● Exercise
Copy each line exactly. Leave nothing out.

● Provided material
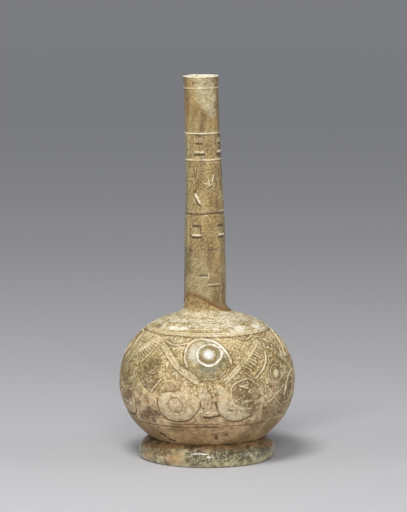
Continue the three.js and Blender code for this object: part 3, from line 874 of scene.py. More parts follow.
# %% The bulb's inside
inner_radius = bulb_radius - bulb_wall
bore_foot = neck_foot_radius - neck_foot_wall
bore_fillet = fillet(bore_foot, bulb_wall, 8)
inner_dome = quarter(inner_radius, dome_height - bulb_wall, dome_power, 0,
                     angle_at(bore_fillet[0][0], inner_radius, dome_power), 9)
inner_bowl = quarter(inner_radius, bulb_wall - bowl_depth, bowl_power, 0,
                     angle_at(kick_radius, inner_radius, bowl_power), 9)
floor_share = np.array([0.5, 0.0])
inner_floor = (kick_radius * floor_share, inner_bowl[1][-1] + kick_rise * (1 - floor_share ** 2))
inner_across, inner_up = (
    np.concatenate((bore_fillet[axis][::-1][3:], inner_dome[axis][::-1][1:], inner_bowl[axis][1:],
                    inner_floor[axis])) for axis in (0, 1))
edge_height = break_at(bulb_turn, bore_foot / neck_foot_radius) - break_half
inner_rows = [carried(bore_foot, edge_height, bulb_turn)]
inner_rows += [carried(across, np.minimum(up, edge_height - 0.3), bulb_turn)
               for across, up in zip(inner_across, inner_up)]
bulb_place = np.concatenate((outer_skin, np.stack(inner_rows)))

# %% [markdown]
# ## Patches placed one by one
# Besides the ridges and pits, patches are placed where the photograph has them: pale blooms of iridescent
# crust, brown stains, olive ground, broad darker ground that is painted shading at the bulb's edges and
# lower sides and brown tone elsewhere, and inside each medallion a silvery painted reflection and murky
# dirt. Each is a soft round spot, given by its turn, climb and radius. The materials break the spots' edges
# up with noise, so nothing finer is needed.

# %% Tables of patches on the bulb
bloom_places = (
    (-27, 89, 5), (-38, 88, 5), (-5, 95, 4), (9, 88, 3), (36, 88, 5), (62, 86, 5), (-28, 42, 4.5),
    (-32, 37, 3), (-13, 33, 3), (10, 38, 3.5), (13, 34, 4), (63, 52, 5), (68, 63, 5), (-68, 46, 2.5),
    (-2, 44, 4), (9, 46, 3), (17, 30.5, 4), (23, 29.5, 3), (118, 88, 8), (-120, 90, 8), (170, 87, 7),
    (96, 36, 6), (-86, 35, 6), (-160, 37, 7)
)
stain_places = (
    (-42, 31.5, 5), (-48, 29, 4), (-37, 30, 4), (-53, 27, 3.5), (-61, 40.5, 5.5), (-66, 38.5, 4.5),
    (-41, 26, 3), (7, 16, 2), (15, 16.5, 2.2), (128, 30, 6), (-150, 26, 7), (172, 40, 3)
)
# Darker patches: painted shading at the bulb's edges and lower sides, and brown tone in the rest.
shade_and_brown_places = (
    (-17, 89.5, 3), (22, 92, 3), (-62, 87, 4), (-70, 50, 10), (-39, 50, 7), (-43, 40, 3), (-52, 36, 4),
    (31, 35, 6.5), (26, 42, 7), (50, 30, 11), (-48, 14, 11), (60, 34, 11), (72, 44, 7), (-80, 56, 13),
    (-86, 74, 9), (-86, 44, 10), (-24, 22, 6), (38, 22, 8), (34, 12, 8), (58, 18, 12), (24, 5, 9),
    (40, 4, 9), (-72, 20, 14), (-60, 12, 12), (-84, 40, 12), (84, 30, 14), (140, 24, 16), (-140, 20, 16)
)
olive_places = (
    (36, 17, 8), (48, 19, 8), (-62, 44, 7), (-50, 44.5, 6), (-42, 48, 5), (-5, 56.5, 3), (1, 55.5, 3),
    (-66, 64, 13), (-60, 50, 10), (-46, 57, 9), (-30, 76, 7), (63, 60, 6), (-20, 60, 5), (150, 60, 14),
    (-130, 62, 12), (110, 52, 9)
)
# Painted reflection: a silvery sheen at the upper left of each medallion's glass.
painted_reflection_places = (
    (-9, 71, 3.5), (-5, 74.5, 2.5), (-10.5, 67, 3), (-8, 64, 2), (1, 76.5, 1.5)
)
murk_places = (
    (-3, 59.8, 2), (1, 59, 2.2), (5, 59.3, 2.4), (9, 61.2, 2.4), (12, 64, 2), (13.4, 67, 1.5),
    (4, 56, 1.5)
)


def on_faces(places):
    """The places repeated on the four faces, mirrored in turn."""
    return [(90 * index + turn * (1 - 2 * (index % 2)), climb, radius)
            for index in range(4) for turn, climb, radius in places]


def spots(wall, places):
    """Soft round spots: e to the power of minus the square of the share of the radius."""
    total = np.zeros((len(wall.climb), len(wall.turn)))
    for turn, climb, radius in places:
        window, away = wall.round((turn, climb), radius * 1.6)
        raise_to(total, window, np.exp(-(away / radius) ** 2))
    return total


# %% [markdown]
# ## Marks for the bulb's material
# Everything that the material has to know is stored on the mesh as an attribute, one number for each point.
# The strips between the bands count as faint ridges, more at the front than at the sides. Painted on a
# picture, these marks would need an unwrapped map, with seams.

# %% Make the bulb
inside = np.zeros((len(inner_rows), bulb_columns))
stub_rows_count = len(outer_climb) - len(plain_rows)


def bulb_field(values, stub=0.0):
    """A field for every point of the bulb: the relief's rows, the stub's rows and the inside."""
    return np.concatenate((values, np.full((stub_rows_count, bulb_columns), float(stub)), inside))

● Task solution
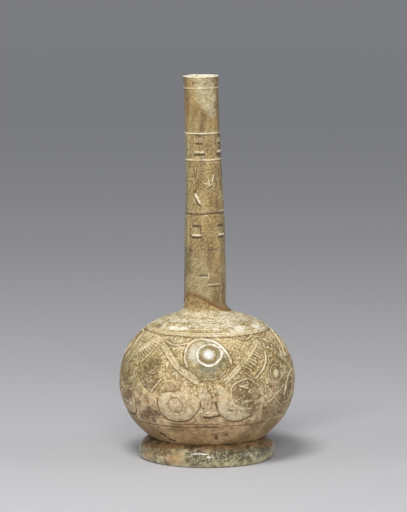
Continue the three.js and Blender code for this object: part 3, from line 874 of scene.py. More parts follow.
# %% The bulb's inside
inner_radius = bulb_radius - bulb_wall
bore_foot = neck_foot_radius - neck_foot_wall
bore_fillet = fillet(bore_foot, bulb_wall, 8)
inner_dome = quarter(inner_radius, dome_height - bulb_wall, dome_power, 0,
                     angle_at(bore_fillet[0][0], inner_radius, dome_power), 9)
inner_bowl = quarter(inner_radius, bulb_wall - bowl_depth, bowl_power, 0,
                     angle_at(kick_radius, inner_radius, bowl_power), 9)
floor_share = np.array([0.5, 0.0])
inner_floor = (kick_radius * floor_share, inner_bowl[1][-1] + kick_rise * (1 - floor_share ** 2))
inner_across, inner_up = (
    np.concatenate((bore_fillet[axis][::-1][3:], inner_dome[axis][::-1][1:], inner_bowl[axis][1:],
                    inner_floor[axis])) for axis in (0, 1))
edge_height = break_at(bulb_turn, bore_foot / neck_foot_radius) - break_half
inner_rows = [carried(bore_foot, edge_height, bulb_turn)]
inner_rows += [carried(across, np.minimum(up, edge_height - 0.3), bulb_turn)
               for across, up in zip(inner_across, inner_up)]
bulb_place = np.concatenate((outer_skin, np.stack(inner_rows)))

# %% [markdown]
# ## Patches placed one by one
# Besides the ridges and pits, patches are placed where the photograph has them: pale blooms of iridescent
# crust, brown stains, olive ground, broad darker ground that is painted shading at the bulb's edges and
# lower sides and brown tone elsewhere, and inside each medallion a silvery painted reflection and murky
# dirt. Each is a soft round spot, given by its turn, climb and radius. The materials break the spots' edges
# up with noise, so nothing finer is needed.

# %% Tables of patches on the bulb
bloom_places = (
    (-27, 89, 5), (-38, 88, 5), (-5, 95, 4), (9, 88, 3), (36, 88, 5), (62, 86, 5), (-28, 42, 4.5),
    (-32, 37, 3), (-13, 33, 3), (10, 38, 3.5), (13, 34, 4), (63, 52, 5), (68, 63, 5), (-68, 46, 2.5),
    (-2, 44, 4), (9, 46, 3), (17, 30.5, 4), (23, 29.5, 3), (118, 88, 8), (-120, 90, 8), (170, 87, 7),
    (96, 36, 6), (-86, 35, 6), (-160, 37, 7)
)
stain_places = (
    (-42, 31.5, 5), (-48, 29, 4), (-37, 30, 4), (-53, 27, 3.5), (-61, 40.5, 5.5), (-66, 38.5, 4.5),
    (-41, 26, 3), (7, 16, 2), (15, 16.5, 2.2), (128, 30, 6), (-150, 26, 7), (172, 40, 3)
)
# Darker patches: painted shading at the bulb's edges and lower sides, and brown tone in the rest.
shade_and_brown_places = (
    (-17, 89.5, 3), (22, 92, 3), (-62, 87, 4), (-70, 50, 10), (-39, 50, 7), (-43, 40, 3), (-52, 36, 4),
    (31, 35, 6.5), (26, 42, 7), (50, 30, 11), (-48, 14, 11), (60, 34, 11), (72, 44, 7), (-80, 56, 13),
    (-86, 74, 9), (-86, 44, 10), (-24, 22, 6), (38, 22, 8), (34, 12, 8), (58, 18, 12), (24, 5, 9),
    (40, 4, 9), (-72, 20, 14), (-60, 12, 12), (-84, 40, 12), (84, 30, 14), (140, 24, 16), (-140, 20, 16)
)
olive_places = (
    (36, 17, 8), (48, 19, 8), (-62, 44, 7), (-50, 44.5, 6), (-42, 48, 5), (-5, 56.5, 3), (1, 55.5, 3),
    (-66, 64, 13), (-60, 50, 10), (-46, 57, 9), (-30, 76, 7), (63, 60, 6), (-20, 60, 5), (150, 60, 14),
    (-130, 62, 12), (110, 52, 9)
)
# Painted reflection: a silvery sheen at the upper left of each medallion's glass.
painted_reflection_places = (
    (-9, 71, 3.5), (-5, 74.5, 2.5), (-10.5, 67, 3), (-8, 64, 2), (1, 76.5, 1.5)
)
murk_places = (
    (-3, 59.8, 2), (1, 59, 2.2), (5, 59.3, 2.4), (9, 61.2, 2.4), (12, 64, 2), (13.4, 67, 1.5),
    (4, 56, 1.5)
)


def on_faces(places):
    """The places repeated on the four faces, mirrored in turn."""
    return [(90 * index + turn * (1 - 2 * (index % 2)), climb, radius)
            for index in range(4) for turn, climb, radius in places]


def spots(wall, places):
    """Soft round spots: e to the power of minus the square of the share of the radius."""
    total = np.zeros((len(wall.climb), len(wall.turn)))
    for turn, climb, radius in places:
        window, away = wall.round((turn, climb), radius * 1.6)
        raise_to(total, window, np.exp(-(away / radius) ** 2))
    return total


# %% [markdown]
# ## Marks for the bulb's material
# Everything that the material has to know is stored on the mesh as an attribute, one number for each point.
# The strips between the bands count as faint ridges, more at the front than at the sides. Painted on a
# picture, these marks would need an unwrapped map, with seams.

# %% Make the bulb
inside = np.zeros((len(inner_rows), bulb_columns))
stub_rows_count = len(outer_climb) - len(plain_rows)


def bulb_field(values, stub=0.0):
    """A field for every point of the bulb: the relief's rows, the stub's rows and the inside."""
    return np.concatenate((values, np.full((stub_rows_count, bulb_columns), float(stub)), inside))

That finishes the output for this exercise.